Nonetheless, General Note 12(a)(ii), HTSUS, establishes that NAFTA-originating goods must also qualify to be marked as goods of Mexico under the NAFTA Marking Rules before preferential treatment is granted. In this regard, section 134.1(j) of the Customs and Border Protection Regulations (19 CFR §134.1(j)), provides that the “NAFTA Marking Rules” are the rules promulgated for purposes of determining whether a good is a good of a NAFTA country. Section 134.1(g) defines a "good of a NAFTA country" as an article for which the country of origin is Canada, Mexico or the United States, as determined under the NAFTA Marking Rules.

Part 102, Customs and Border Protection Regulations (19 CFR Part 102), sets forth the NAFTA Marking Rules. Section 102.11 provides a required hierarchy for determining the country of origin of a good for marking purposes. See 19 CFR §102.11. Applied in sequential order, the required hierarchy establishes that the country of origin of a good is the country in which: (a)(1) The good is wholly obtained or produced;

(2) The good is produced exclusively from domestic materials; or

Each foreign material incorporated in that good undergoes an applicable change in tariff classification set out in §102.20 and satisfies any other applicable requirements of that section, and all other applicable requirements of these rules are satisfied.

Sections 102.11(a)(1) and 102.11(a)(2) do not apply to the facts presented in this case because the imported automotive speakers are neither wholly obtained or produced or produced exclusively from “domestic” (Mexican, in this case) materials. Because the analysis of sections 102.11(a)(1) and 102.11(a)(2) did not yield a country of origin determination, we look to section 102.11(a)(3). “Foreign material” is defined in 19 CFR §102.1(e) as “a material whose country of origin as determined under these rules is not the same country as the country in which the good is produced.” The applicable rule for subheading 8518.29, HTSUS, in section 102.20 requires “a change to subheading 8518.10 through 8518.50 from any other heading.” As applied, the non-originating materials and parts used to assemble the automotive loudspeakers identified in the four production scenarios set forth above do not undergo the requisite tariff shift in each case. Therefore, the imported automotive loudspeakers do not qualify to be marked as products of Mexico under the NAFTA Marking Rules under section 102.11(a)(3).
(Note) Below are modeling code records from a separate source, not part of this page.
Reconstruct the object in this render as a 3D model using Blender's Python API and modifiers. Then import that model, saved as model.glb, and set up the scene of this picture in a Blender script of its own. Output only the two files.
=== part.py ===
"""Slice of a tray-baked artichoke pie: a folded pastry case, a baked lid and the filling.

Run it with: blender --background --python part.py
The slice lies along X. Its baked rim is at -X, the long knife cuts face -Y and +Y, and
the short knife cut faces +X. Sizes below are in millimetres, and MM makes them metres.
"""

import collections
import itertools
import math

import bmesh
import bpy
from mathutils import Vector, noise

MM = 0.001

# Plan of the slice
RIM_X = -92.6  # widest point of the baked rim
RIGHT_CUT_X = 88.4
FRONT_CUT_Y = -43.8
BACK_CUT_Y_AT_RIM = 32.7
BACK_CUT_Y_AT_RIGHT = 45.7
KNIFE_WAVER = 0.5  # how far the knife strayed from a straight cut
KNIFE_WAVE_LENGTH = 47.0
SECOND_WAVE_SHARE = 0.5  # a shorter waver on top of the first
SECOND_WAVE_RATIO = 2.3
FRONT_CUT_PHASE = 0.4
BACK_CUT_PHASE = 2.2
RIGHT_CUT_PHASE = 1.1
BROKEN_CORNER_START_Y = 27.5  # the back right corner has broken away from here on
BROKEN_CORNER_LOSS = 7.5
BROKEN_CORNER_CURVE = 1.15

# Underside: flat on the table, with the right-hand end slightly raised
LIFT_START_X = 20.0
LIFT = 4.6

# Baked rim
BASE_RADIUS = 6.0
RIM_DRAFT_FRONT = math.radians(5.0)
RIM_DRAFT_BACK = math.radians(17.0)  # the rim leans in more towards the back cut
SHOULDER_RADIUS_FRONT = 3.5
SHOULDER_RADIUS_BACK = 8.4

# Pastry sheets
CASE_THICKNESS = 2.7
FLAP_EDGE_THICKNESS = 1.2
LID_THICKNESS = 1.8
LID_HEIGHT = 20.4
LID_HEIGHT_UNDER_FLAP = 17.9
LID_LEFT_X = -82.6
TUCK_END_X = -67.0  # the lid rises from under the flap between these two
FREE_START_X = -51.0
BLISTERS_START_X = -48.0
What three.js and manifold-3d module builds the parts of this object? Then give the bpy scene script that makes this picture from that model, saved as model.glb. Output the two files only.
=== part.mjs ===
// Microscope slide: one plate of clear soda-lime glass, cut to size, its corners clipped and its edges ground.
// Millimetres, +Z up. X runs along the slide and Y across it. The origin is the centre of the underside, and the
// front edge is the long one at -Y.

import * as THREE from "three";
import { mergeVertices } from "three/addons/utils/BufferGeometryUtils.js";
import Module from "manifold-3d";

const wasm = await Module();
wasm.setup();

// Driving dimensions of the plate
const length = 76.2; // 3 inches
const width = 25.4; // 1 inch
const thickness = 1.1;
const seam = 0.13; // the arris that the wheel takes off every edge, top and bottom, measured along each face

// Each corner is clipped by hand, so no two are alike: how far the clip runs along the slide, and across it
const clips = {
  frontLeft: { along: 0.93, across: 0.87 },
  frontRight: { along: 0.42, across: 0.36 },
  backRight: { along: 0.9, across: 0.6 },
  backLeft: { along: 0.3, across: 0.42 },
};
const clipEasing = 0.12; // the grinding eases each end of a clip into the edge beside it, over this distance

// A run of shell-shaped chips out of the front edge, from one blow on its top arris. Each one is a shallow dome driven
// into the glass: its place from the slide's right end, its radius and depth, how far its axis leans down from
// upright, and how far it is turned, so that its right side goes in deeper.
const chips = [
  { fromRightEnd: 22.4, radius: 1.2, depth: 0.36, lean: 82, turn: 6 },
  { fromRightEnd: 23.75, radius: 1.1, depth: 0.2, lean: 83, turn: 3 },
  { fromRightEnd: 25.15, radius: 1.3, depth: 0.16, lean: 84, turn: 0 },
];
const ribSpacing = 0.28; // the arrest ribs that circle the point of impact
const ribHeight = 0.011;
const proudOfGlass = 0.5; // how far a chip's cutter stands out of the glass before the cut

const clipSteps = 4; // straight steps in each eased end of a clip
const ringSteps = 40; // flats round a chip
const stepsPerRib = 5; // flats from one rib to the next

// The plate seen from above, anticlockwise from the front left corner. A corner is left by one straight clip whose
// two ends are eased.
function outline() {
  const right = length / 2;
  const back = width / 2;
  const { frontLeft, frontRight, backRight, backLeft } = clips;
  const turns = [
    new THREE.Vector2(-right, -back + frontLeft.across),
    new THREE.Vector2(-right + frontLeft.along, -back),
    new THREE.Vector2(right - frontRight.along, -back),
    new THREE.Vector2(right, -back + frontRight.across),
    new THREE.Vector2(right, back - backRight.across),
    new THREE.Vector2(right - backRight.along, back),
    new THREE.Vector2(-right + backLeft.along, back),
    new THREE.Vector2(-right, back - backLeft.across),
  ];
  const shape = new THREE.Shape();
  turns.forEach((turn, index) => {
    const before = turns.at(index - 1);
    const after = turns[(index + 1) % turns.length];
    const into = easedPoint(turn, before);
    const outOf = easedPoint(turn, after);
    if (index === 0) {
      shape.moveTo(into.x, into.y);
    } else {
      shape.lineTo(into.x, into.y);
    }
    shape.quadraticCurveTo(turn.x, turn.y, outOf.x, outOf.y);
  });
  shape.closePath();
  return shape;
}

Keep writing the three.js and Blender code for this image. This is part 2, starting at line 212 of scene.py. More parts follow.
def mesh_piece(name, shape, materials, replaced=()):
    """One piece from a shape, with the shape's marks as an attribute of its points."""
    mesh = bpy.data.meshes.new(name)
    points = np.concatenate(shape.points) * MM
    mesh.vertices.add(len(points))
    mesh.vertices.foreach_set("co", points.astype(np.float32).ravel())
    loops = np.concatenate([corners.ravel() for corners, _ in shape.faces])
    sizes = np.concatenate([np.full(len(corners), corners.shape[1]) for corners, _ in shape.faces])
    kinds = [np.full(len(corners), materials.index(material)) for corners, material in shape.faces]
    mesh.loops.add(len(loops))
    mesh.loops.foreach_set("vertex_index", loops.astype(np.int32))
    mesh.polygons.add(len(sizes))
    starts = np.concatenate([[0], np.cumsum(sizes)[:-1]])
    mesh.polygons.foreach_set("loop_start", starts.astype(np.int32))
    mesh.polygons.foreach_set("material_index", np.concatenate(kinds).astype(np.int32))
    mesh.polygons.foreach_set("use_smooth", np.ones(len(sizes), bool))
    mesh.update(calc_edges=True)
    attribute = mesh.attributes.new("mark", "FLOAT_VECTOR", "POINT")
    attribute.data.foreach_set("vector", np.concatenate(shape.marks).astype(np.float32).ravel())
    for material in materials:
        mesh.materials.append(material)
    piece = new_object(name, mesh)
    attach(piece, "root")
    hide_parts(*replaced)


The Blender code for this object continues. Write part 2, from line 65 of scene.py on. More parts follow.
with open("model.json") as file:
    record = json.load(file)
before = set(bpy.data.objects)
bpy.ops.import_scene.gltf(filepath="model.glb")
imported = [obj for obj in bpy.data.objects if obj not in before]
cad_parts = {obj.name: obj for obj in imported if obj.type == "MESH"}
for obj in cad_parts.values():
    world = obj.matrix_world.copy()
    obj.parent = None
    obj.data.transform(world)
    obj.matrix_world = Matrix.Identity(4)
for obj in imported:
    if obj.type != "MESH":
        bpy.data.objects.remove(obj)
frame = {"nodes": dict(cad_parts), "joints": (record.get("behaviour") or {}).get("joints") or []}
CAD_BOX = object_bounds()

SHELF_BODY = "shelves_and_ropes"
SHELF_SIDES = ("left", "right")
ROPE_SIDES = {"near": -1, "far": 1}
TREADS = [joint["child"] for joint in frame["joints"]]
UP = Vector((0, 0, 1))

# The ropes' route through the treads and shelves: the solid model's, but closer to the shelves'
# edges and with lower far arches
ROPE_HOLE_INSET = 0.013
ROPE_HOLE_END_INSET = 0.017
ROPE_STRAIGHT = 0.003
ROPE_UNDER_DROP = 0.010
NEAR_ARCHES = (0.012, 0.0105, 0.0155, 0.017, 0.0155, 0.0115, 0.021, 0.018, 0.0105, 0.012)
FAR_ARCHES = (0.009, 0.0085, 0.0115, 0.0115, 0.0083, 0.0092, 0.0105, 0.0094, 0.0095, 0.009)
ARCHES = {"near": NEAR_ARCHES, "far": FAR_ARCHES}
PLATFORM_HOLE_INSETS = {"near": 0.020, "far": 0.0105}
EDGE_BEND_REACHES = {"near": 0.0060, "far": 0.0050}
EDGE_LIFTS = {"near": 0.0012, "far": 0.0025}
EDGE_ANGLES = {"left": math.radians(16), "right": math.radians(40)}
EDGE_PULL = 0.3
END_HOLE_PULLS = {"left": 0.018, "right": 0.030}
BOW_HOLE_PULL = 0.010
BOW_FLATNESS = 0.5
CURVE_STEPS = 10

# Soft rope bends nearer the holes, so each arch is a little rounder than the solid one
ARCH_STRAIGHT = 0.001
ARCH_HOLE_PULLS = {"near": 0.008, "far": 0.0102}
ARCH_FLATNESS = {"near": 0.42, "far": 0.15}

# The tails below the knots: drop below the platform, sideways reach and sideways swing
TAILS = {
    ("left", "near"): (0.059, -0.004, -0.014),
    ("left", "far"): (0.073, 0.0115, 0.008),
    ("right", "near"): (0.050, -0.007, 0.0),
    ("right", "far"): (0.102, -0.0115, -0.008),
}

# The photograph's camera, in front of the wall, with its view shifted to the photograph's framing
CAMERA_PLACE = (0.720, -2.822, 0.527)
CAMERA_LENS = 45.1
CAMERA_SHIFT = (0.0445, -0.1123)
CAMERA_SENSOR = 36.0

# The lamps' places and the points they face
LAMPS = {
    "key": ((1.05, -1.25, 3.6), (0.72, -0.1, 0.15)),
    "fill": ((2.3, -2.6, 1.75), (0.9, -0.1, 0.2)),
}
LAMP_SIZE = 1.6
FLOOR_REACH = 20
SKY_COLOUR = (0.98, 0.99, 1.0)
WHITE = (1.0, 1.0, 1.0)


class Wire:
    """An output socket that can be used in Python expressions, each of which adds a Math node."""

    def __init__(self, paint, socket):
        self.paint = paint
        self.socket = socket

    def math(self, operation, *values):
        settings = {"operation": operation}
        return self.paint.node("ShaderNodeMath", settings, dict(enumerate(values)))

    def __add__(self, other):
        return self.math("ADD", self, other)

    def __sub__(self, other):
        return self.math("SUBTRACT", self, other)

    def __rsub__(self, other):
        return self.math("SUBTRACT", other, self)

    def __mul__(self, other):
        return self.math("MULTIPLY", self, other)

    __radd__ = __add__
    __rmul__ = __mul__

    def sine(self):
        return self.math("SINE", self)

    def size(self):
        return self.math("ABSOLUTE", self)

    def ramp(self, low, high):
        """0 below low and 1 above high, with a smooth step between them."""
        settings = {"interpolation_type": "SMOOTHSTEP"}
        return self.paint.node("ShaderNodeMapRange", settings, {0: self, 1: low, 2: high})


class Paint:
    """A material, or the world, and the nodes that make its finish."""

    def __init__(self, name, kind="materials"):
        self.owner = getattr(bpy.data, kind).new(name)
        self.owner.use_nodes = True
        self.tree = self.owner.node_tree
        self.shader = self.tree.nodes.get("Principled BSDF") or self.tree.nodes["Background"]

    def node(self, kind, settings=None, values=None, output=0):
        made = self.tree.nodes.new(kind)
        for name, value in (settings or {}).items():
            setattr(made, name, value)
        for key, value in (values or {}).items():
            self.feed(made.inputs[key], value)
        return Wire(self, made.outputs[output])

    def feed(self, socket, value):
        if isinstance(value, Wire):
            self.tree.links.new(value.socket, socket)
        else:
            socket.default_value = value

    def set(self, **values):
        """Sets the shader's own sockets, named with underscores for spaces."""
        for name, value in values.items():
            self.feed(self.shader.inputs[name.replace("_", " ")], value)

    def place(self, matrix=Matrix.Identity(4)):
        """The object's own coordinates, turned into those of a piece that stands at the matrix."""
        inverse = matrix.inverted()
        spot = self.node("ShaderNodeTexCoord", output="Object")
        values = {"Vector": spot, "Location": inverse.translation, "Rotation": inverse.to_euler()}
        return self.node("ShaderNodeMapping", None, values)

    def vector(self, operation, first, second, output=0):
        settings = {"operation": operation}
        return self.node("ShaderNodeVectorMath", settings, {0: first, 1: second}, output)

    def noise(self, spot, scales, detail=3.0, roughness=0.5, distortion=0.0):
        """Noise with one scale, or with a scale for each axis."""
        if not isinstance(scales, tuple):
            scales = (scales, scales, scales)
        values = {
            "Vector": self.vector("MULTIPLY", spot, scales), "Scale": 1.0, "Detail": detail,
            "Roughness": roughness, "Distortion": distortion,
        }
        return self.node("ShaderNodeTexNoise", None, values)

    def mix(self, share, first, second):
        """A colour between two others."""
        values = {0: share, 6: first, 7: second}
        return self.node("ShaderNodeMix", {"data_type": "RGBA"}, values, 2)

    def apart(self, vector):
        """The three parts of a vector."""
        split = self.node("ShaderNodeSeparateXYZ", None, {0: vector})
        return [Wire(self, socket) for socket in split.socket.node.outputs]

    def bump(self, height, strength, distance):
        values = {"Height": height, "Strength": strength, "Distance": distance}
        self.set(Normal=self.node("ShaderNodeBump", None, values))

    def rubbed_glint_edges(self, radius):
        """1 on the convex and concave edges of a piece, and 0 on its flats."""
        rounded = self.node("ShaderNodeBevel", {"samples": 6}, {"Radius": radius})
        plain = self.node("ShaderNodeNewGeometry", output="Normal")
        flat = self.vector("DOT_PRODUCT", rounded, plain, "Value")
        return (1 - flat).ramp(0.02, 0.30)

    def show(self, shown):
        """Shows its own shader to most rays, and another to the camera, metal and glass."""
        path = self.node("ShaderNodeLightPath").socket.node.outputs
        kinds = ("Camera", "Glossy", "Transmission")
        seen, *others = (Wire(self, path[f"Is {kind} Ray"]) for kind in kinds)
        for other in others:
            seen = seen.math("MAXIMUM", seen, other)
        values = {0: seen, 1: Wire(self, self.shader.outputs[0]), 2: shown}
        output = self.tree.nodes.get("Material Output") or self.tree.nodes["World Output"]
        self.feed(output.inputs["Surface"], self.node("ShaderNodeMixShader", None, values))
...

Because 19 CFR §102.11(a) (incorporating section 102.20) is not determinative of origin, the analysis continues to sections 102.11(b), (c), and (d). Section 102.11(b) is also not determinative of origin because the automotive loudspeakers consist of multiple originating and non-originating materials, with no single material imparting the essential character to the good. Additionally, section 102.11(c) is not determinative either because the automotive loudspeakers are not described in the Harmonized System as a set of mixture, or classified as a set, mixture, or composite good pursuant to General Rule of Interpretation 3. This leaves us with section 102.11(d), which states where the country of origin of a good cannot be determined under paragraph (a), (b), or (c) of section 102.11, the country of origin of the good shall be determined as follows:

if the good was produced only as a result of minor processing, the country of origin of the good is the country or countries of origin of each material that merits equal consideration for determining the essential character of the good; if the good was produced by simple assembly and the assembled parts that merit equal consideration for determining the essential character of the good are from the same country, the country of origin of the good is the country of origin of those parts; or if the country of origin of the good cannot be determined under paragraphs (d)(1) or (d)(2) of this section, the country of origin of the good is the last country in which the good underwent production.

In this case, the subject merchandise has undergone production beyond minor processing in Mexico and the goods were not produced by a simply assembly. Thus, we move on to section 102.11(d)(3), which states that the country of origin of the good is the last country in which the good underwent production. Since the last country in which the automotive loudspeakers underwent production is Mexico, the country of origin of the automotive loudspeakers is Mexico. Accordingly, the automotive loudspeakers are considered originating under General Note 12 and also qualify to be marked as a good of Mexico under the marking rules as set forth in 19 CFR 102. Consequently, the two criteria of General Note 12(a)(ii), for an article to be eligible for the NAFTA tariff preference, have been met. Thus, the automotive loudspeakers will be considered products of Mexico and are eligible for the NAFTA “MX” preferential duty rate provided a NAFTA Certificate of Origin has been completed and presented to CBP.

HOLDING:

Based upon the facts presented, the automotive loudspeakers identified in the four production scenarios set forth above will be considered as originating in Mexico for NAFTA preferential tariff treatment pursuant to General Note 12(b), at the time of their entry into the United States. Moreover, the country of origin of the automotive loudspeakers under the NAFTA Marking Rules will be Mexico. Because the automotive loudspeakers are considered originating under the NAFTA preference rules and qualify to be marked as goods of Mexico under 19 CFR 102, they will be eligible for the NAFTA duty preference. A copy of this ruling letter should be attached to the entry documents filed at the time this merchandise is entered. If the documents have been filed without a copy, this ruling should be brought to the attention of the CBP officer handling the transaction.